CAD and scene scripts:
--- BEGIN ---
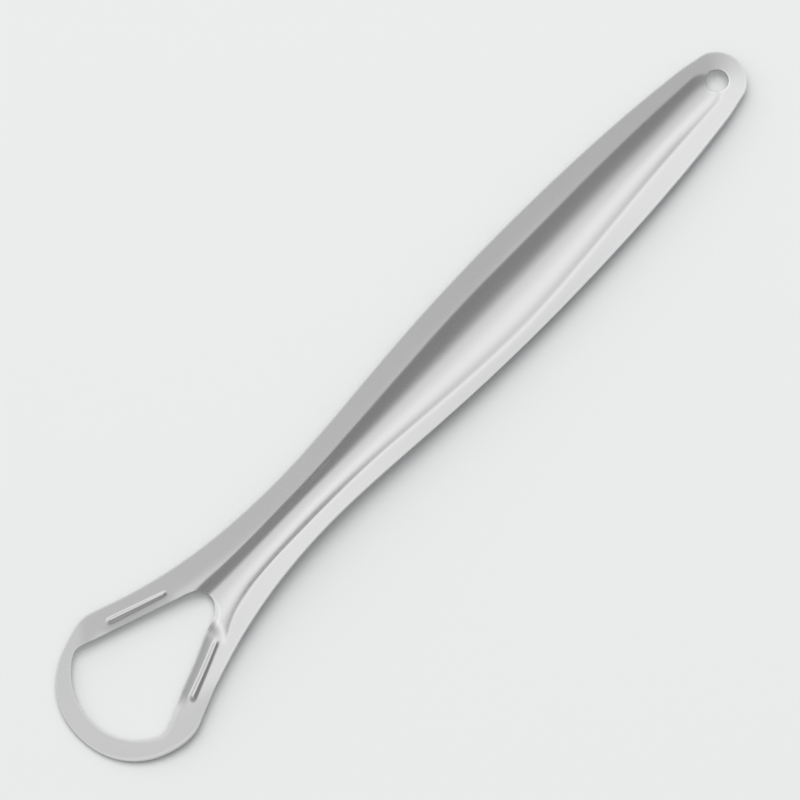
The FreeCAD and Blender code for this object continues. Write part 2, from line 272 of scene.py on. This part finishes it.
def eased(value, start, stop):
    """Zero up to the start and one from the stop on, with a smooth change between."""
    share = min(max((value - start) / (stop - start), 0.0), 1.0)
    return share * share * (3 - 2 * share)


def halfway(along):
    """One halfway along the handle, easing to nothing at the neck and near the tip."""
    return max(1 - ((along - handle_middle) / handle_middle_reach) ** 2, 0.0) ** 2


def round_neck(along):
    """One at the neck, easing to nothing at the channel's mouth and along the handle."""
    return eased(along, *neck_begins) * (1 - eased(along, *neck_ends))


def rim_height(along):
    """Height of the outer rim, which is highest at the neck."""
    if along < neck_from_end:
        return head_rim + (neck_rim - head_rim) * eased(along, head_from_end, neck_from_end)
    way = (along - neck_from_end) / (tool_length - neck_from_end)
    return neck_rim - (neck_rim - tip_rim) * way ** 2


def flange_slopes(along, across):
    """Slope of both flanges, and of this side's: the near one is flatter halfway."""
    at_head, at_handle = math.tan(head_flange_angle), math.tan(handle_flange_angle)
    both = at_head + (at_handle - at_head) * eased(along, neck_from_end, widest_from_end)
    return both, both - (near_flange_flatter * halfway(along) if across < 0 else 0.0)


def channel_line(along):
    """Where the channel's lowest line runs: round the neck it lies to the far side."""
    return line_off_centre * round_neck(along)


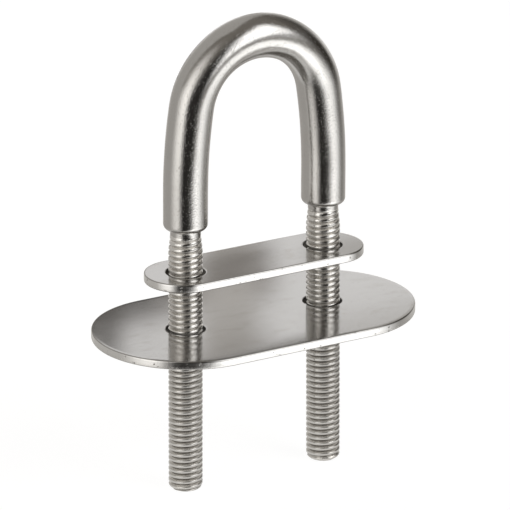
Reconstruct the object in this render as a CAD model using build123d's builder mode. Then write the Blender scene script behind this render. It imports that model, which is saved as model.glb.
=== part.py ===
from build123d import *
import math
import os

# Pad eye of the U-bolt kind, in polished stainless steel: one bent bar with two M6 studs, and two plates
# with round ends that slide on the studs. Millimetres, +Z up through the eye, +X along the line of the
# studs. The origin is half way between the studs, in the plane of the deck plate's underside.

# The studs: M6 x 1 rolled threads on the reduced ends of the bar
STUD_SPACING = 28.0
STUD_LENGTH = 48.1
BLANK_R = 2.675
NECK_LENGTH = 1.0
TIP_ROUND_R = 1.1
THREAD_PITCH = 1.0
CREST_R = 3.0
ROOT_R = 2.387
ROOT_FLAT = 0.17
FLANK_ANGLE = 30.0
FULL_CUTS = 3
CUT_BEYOND = 0.1
RUN_OUT_TURNS = 3
RUN_OUT_LAP = 0.6
RUN_OUT_LIFT = 0.03

# The bar: two short straight lengths, and a tall arch of one haunch radius and one crown radius
BAR_R = 3.9
SHOULDER_Z = 9.4
SHOULDER_ROUND_R = 1.05
NECK_ROUND_R = 0.15
SPRING_Z = 15.8
HAUNCH_R = 100.0
CROWN_R = 13.0

# The plates: sheet with full round ends and two clearance holes
SHEET = 1.5
HOLE_R = 3.5
DECK_PLATE_LENGTH = 42.6
DECK_PLATE_WIDTH = 13.7
BACKING_PLATE_LENGTH = 60.8
BACKING_PLATE_WIDTH = 33.4
BACKING_PLATE_TOP_Z = -9.0
BROKEN_EDGE_R = 0.2

# Sizes that follow from those
STUD_X = STUD_SPACING / 2
TIP_Z = SHOULDER_Z - STUD_LENGTH
NECK_Z = SHOULDER_Z - NECK_LENGTH
RUN_OUT = RUN_OUT_TURNS * THREAD_PITCH
FULL_THREAD_Z = NECK_Z - RUN_OUT
GROOVE_TOP_Z = FULL_THREAD_Z - RUN_OUT_LAP * THREAD_PITCH
GROOVE_DEPTH = CREST_R - ROOT_R + CUT_BEYOND
CUT_HEIGHT = math.ceil((GROOVE_TOP_Z - TIP_Z) / THREAD_PITCH / FULL_CUTS) * THREAD_PITCH
RUN_OUT_ANGLE = math.degrees(math.atan2(BLANK_R + RUN_OUT_LIFT - ROOT_R, RUN_OUT))
HAUNCH_X = STUD_X - HAUNCH_R
HAUNCH_ANGLE = math.degrees(math.acos((HAUNCH_R - STUD_X) / (HAUNCH_R - CROWN_R)))
CROWN_Z = SPRING_Z + (HAUNCH_R - CROWN_R) * math.sin(math.radians(HAUNCH_ANGLE))


def groove_section(helix):
    """The V between two threads, square to the helix at its start, with a narrow flat at its root."""
    rise = GROOVE_DEPTH * math.tan(math.radians(FLANK_ANGLE))
    inner, outer = ROOT_FLAT / 2, ROOT_FLAT / 2 + rise
    with BuildSketch(Plane(origin=helix @ 0, x_dir=(1, 0, 0), z_dir=helix % 0)) as section:
        with BuildLine():
            Polyline((0, -inner), (GROOVE_DEPTH, -outer), (GROOVE_DEPTH, outer), (0, inner), close=True)
        make_face()
    return section.sketch


def groove_helix(bottom_z, height, cone_angle=0):
    """A right-handed helix at the thread's root, on the Z axis."""
    with BuildLine() as helix:
        Helix(THREAD_PITCH, height, ROOT_R, center=(0, 0, bottom_z), cone_angle=cone_angle)
    return helix.line


# One straight end of the bar with its stud, turned about Z: rounded tip, thread, plain neck, shoulder.
# The thread is cut as a few helical stretches, end to end. The last one climbs a shallow cone, so that the
# thread fades out into the neck.
with BuildPart() as stud:
    with BuildSketch(Plane.XZ):
        with BuildLine():
            tip_round = CenterArc((CREST_R - TIP_ROUND_R, TIP_Z + TIP_ROUND_R), TIP_ROUND_R, 270, 90)
            neck_round = CenterArc(
                (BLANK_R + NECK_ROUND_R, SHOULDER_Z - NECK_ROUND_R), NECK_ROUND_R, 180, -90
            )
            shoulder_round = CenterArc(
                (BAR_R - SHOULDER_ROUND_R, SHOULDER_Z + SHOULDER_ROUND_R), SHOULDER_ROUND_R, 270, 90
            )
            Polyline(tip_round @ 1, (CREST_R, FULL_THREAD_Z), (BLANK_R, NECK_Z), neck_round @ 0)
            Line(neck_round @ 1, shoulder_round @ 0)
            Polyline(shoulder_round @ 1, (BAR_R, SPRING_Z), (0, SPRING_Z), (0, TIP_Z), tip_round @ 0)
        make_face()
    revolve(axis=Axis.Z)
    grooves = [groove_helix(GROOVE_TOP_Z - cut * CUT_HEIGHT, CUT_HEIGHT) for cut in range(FULL_CUTS, 0, -1)]
    grooves.append(groove_helix(GROOVE_TOP_Z, RUN_OUT, RUN_OUT_ANGLE))
    for groove in grooves:
        sweep(groove_section(groove), groove, is_frenet=True, mode=Mode.SUBTRACT)

# The bent bar: the arch, with a stud at each end. Both threads are right-handed.
with BuildPart() as u_bolt:
    with BuildLine(Plane.XZ) as arch_line:
        CenterArc((HAUNCH_X, SPRING_Z), HAUNCH_R, 0, HAUNCH_ANGLE)
        CenterArc((0, CROWN_Z), CROWN_R, HAUNCH_ANGLE, 180 - 2 * HAUNCH_ANGLE)
        CenterArc((-HAUNCH_X, SPRING_Z), HAUNCH_R, 180 - HAUNCH_ANGLE, HAUNCH_ANGLE)
    with BuildSketch(Plane.XY.offset(SPRING_Z)):
        with Locations((STUD_X, 0)):
            Circle(BAR_R)
    sweep(path=arch_line.wire())
    with Locations((-STUD_X, 0, 0), (STUD_X, 0, 0)):
        add(stud.part)
u_bolt.part.label = "u_bolt"

# The deck plate, a little wider than the bar, with its outer edges broken
with BuildPart() as deck_plate:
    with BuildSketch(Plane.XY):
        SlotOverall(DECK_PLATE_LENGTH, DECK_PLATE_WIDTH)
        with Locations((-STUD_X, 0), (STUD_X, 0)):
            Circle(HOLE_R, mode=Mode.SUBTRACT)
    extrude(amount=SHEET)
    fillet(faces().sort_by(Axis.Z)[0].outer_wire().edges(), BROKEN_EDGE_R)
    fillet(faces().sort_by(Axis.Z)[-1].outer_wire().edges(), BROKEN_EDGE_R)
deck_plate.part.label = "deck_plate"

# The backing plate, wide enough to spread the load under the deck
with BuildPart() as backing_plate:
    with BuildSketch(Plane.XY.offset(BACKING_PLATE_TOP_Z - SHEET)):
        SlotOverall(BACKING_PLATE_LENGTH, BACKING_PLATE_WIDTH)
        with Locations((-STUD_X, 0), (STUD_X, 0)):
            Circle(HOLE_R, mode=Mode.SUBTRACT)
    extrude(amount=SHEET)
    fillet(faces().sort_by(Axis.Z)[0].outer_wire().edges(), BROKEN_EDGE_R)
    fillet(faces().sort_by(Axis.Z)[-1].outer_wire().edges(), BROKEN_EDGE_R)
backing_plate.part.label = "backing_plate"

os.makedirs("parts", exist_ok=True)
export_step(u_bolt.part, "parts/u_bolt.step")
export_step(deck_plate.part, "parts/deck_plate.step")
export_step(backing_plate.part, "parts/backing_plate.step")
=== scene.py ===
import math

import bmesh
import bpy
import numpy as np
from mathutils import Matrix, Vector


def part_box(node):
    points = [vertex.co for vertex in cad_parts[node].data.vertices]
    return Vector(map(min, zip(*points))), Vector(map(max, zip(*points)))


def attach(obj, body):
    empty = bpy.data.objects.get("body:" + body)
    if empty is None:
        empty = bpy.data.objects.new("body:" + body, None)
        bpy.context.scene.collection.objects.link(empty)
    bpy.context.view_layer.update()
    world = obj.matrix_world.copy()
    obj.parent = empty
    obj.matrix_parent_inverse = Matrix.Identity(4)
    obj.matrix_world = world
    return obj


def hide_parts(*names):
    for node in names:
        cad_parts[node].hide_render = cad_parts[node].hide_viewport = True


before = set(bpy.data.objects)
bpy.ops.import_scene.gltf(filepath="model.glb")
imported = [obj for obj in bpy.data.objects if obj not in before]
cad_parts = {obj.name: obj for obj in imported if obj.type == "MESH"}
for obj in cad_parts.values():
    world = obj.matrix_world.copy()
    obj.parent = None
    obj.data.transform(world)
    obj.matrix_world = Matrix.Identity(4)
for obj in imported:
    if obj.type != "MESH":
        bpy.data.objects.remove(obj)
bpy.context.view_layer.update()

# Lengths below are in millimetres in the row frame, and MM turns them into Blender's metres.
MM = 0.001


def in_mm(metres):
    return np.array(metres, float) / MM


BOLT_LOW, BOLT_HIGH = map(in_mm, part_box("u_bolt"))
BAR_R = BOLT_HIGH[1]
STUD_X = BOLT_HIGH[0] - BAR_R
TIP_Z = BOLT_LOW[2]

# ---------------------------------------------------------------- camera, at the photograph's angle
# Angles are in degrees, lens and sensor in millimetres, and the other lengths here in metres.
CAMERA_AZIMUTH = -31.40
CAMERA_ELEVATION = 19.60
CAMERA_ROLL = 0.24
CAMERA_DISTANCE = 0.9169
LENS = 370.59
SENSOR = 36.0
AIM = Vector((0.00006, -0.00003, 0.00203))
CLIP_START, CLIP_END = 0.05, 50.0


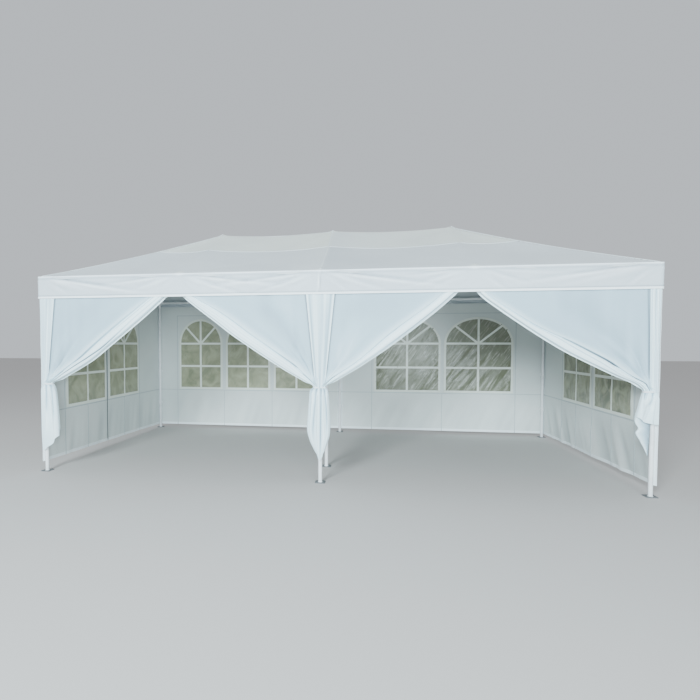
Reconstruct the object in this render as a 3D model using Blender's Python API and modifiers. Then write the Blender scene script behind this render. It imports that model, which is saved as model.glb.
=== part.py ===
"""A marquee tent, 3 m by 6 m: a frame of steel tubes, a sewn cover with a valance, walls with
clear windows, and front curtains that are tied back to the legs.

X runs along the front, -Y is the front and +Z is up. Left and right are as seen from the front.
The origin is on the ground, in the middle of the tent. All sizes are in metres.
"""

import math

import bmesh
import bpy
from mathutils import Vector

# Frame of steel tubes
BAY = 2.96  # spacing of the legs along the front and the back
DEPTH = 2.92  # spacing of the front legs from the back legs
EAVE_HEIGHT = 2.04  # axis of the eave rails
RIDGE_HEIGHT = 2.725  # axis of the ridge tubes
HIP_LENGTH = 1.54  # along the front, from a corner leg to where its hip meets the ridge
TUBE_RADIUS = 0.019
TUBE_SIDES = 12
SOCKET_RADIUS = 0.023
HUB_RADIUS = 0.027  # the ball in which the sockets of a connector meet
SOCKET_REACH = 0.09  # from the middle of a connector to the mouth of a socket
SLEEVE_RADIUS = 0.0215
SLEEVE_REACH = 0.06  # half the length of the sleeve around a long eave rail
FOOT_SIDE = 0.10
FOOT_THICKNESS = 0.005
PROP_OFFSET = 0.66  # from the front middle leg back to the prop post
FIT = 0.0003  # gap between pieces that touch

# Cover
CLOTH = 0.004
COVER_LIFT = 0.05  # the cover's underside above the axes of the rafters
COVER_OVERHANG = 0.04  # past the axes of the front and back legs
RAFTER_SAG = 0.022  # at the middle of every rafter
RIDGE_SAG = 0.028  # between the connectors on the ridge
PANEL_SAG = 0.02  # more than that between the rafters
VALANCE_DROP = 0.225
PANEL_STEPS = 12  # columns of faces across a cover panel
MIDDLE_SHARE = 2 / 3  # share of a long panel's columns that lie between its bay rafters
SLOPE_STEPS = 4  # rows of faces from the ridge to the eave rail, and one more overhangs it

# Walls and their windows
WALL_DROP = 0.065  # from the axes of the eave rails down to the top of the walls
WALL_FOOT = 0.05
WINDOW_SILL = 0.65
WINDOW_SPRING = 1.375  # where the arched head starts
WINDOW_TOP = 1.755
ARCH_STEPS = 12
BACK_LEFT_COUNT = 3
BACK_LEFT_WIDTH = 0.70
BACK_LEFT_GAP = 0.09
BACK_LEFT_MARGIN = 0.34  # from the wall's left leg to its first window
BACK_RIGHT_COUNT = 2
BACK_RIGHT_WIDTH = 0.96
BACK_RIGHT_GAP = 0.08
BACK_RIGHT_MARGIN = 0.54
SIDE_COUNT = 2
SIDE_WIDTH = 0.83
SIDE_GAP = 0.10
SIDE_MARGIN = 0.42  # from the front leg to the first window of a side wall
CLEAR_SHEET = 0.002
CLEAR_LAP = 0.03  # the clear sheet laps this far over the cloth around the windows

# Front curtains
DOORWAY = 1.43  # from the middle of the tent to where the two curtains of a bay meet
CURTAIN_BOW = 1.3  # above 1, the free edge bows down towards the doorway
CURTAIN_BELLY = 0.012
CURTAIN_STEPS = 8
TIE_HEIGHT = 0.94  # of the strap that ties the curtains to a leg
TIE_WIDTH = 0.025
MIDDLE_NECK = 0.055  # half the width of the gathered cloth where it is tied to the middle leg
CORNER_NECK = 0.07  # and to a corner leg
NECK_DEPTH = 0.032
GATHER_SIDES = 28
PLEATS = 7
PLEAT_DEPTH = 0.08  # as a share of the gather's size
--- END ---
**EXERCISE INSTRUCTIONS**: Each line from the one holding "# The backing" to the one holding "obj.matrix_parent_inverse = Matrix.Identity(4)", those two included, is to be transcribed exactly, and no other line.

**RESULT OF THIS TASK**:
# The backing plate, wide enough to spread the load under the deck
with BuildPart() as backing_plate:
    with BuildSketch(Plane.XY.offset(BACKING_PLATE_TOP_Z - SHEET)):
        SlotOverall(BACKING_PLATE_LENGTH, BACKING_PLATE_WIDTH)
        with Locations((-STUD_X, 0), (STUD_X, 0)):
            Circle(HOLE_R, mode=Mode.SUBTRACT)
    extrude(amount=SHEET)
    fillet(faces().sort_by(Axis.Z)[0].outer_wire().edges(), BROKEN_EDGE_R)
    fillet(faces().sort_by(Axis.Z)[-1].outer_wire().edges(), BROKEN_EDGE_R)
backing_plate.part.label = "backing_plate"

os.makedirs("parts", exist_ok=True)
export_step(u_bolt.part, "parts/u_bolt.step")
export_step(deck_plate.part, "parts/deck_plate.step")
export_step(backing_plate.part, "parts/backing_plate.step")
=== scene.py ===
import math

import bmesh
import bpy
import numpy as np
from mathutils import Matrix, Vector


def part_box(node):
    points = [vertex.co for vertex in cad_parts[node].data.vertices]
    return Vector(map(min, zip(*points))), Vector(map(max, zip(*points)))


def attach(obj, body):
    empty = bpy.data.objects.get("body:" + body)
    if empty is None:
        empty = bpy.data.objects.new("body:" + body, None)
        bpy.context.scene.collection.objects.link(empty)
    bpy.context.view_layer.update()
    world = obj.matrix_world.copy()
    obj.parent = empty
    obj.matrix_parent_inverse = Matrix.Identity(4)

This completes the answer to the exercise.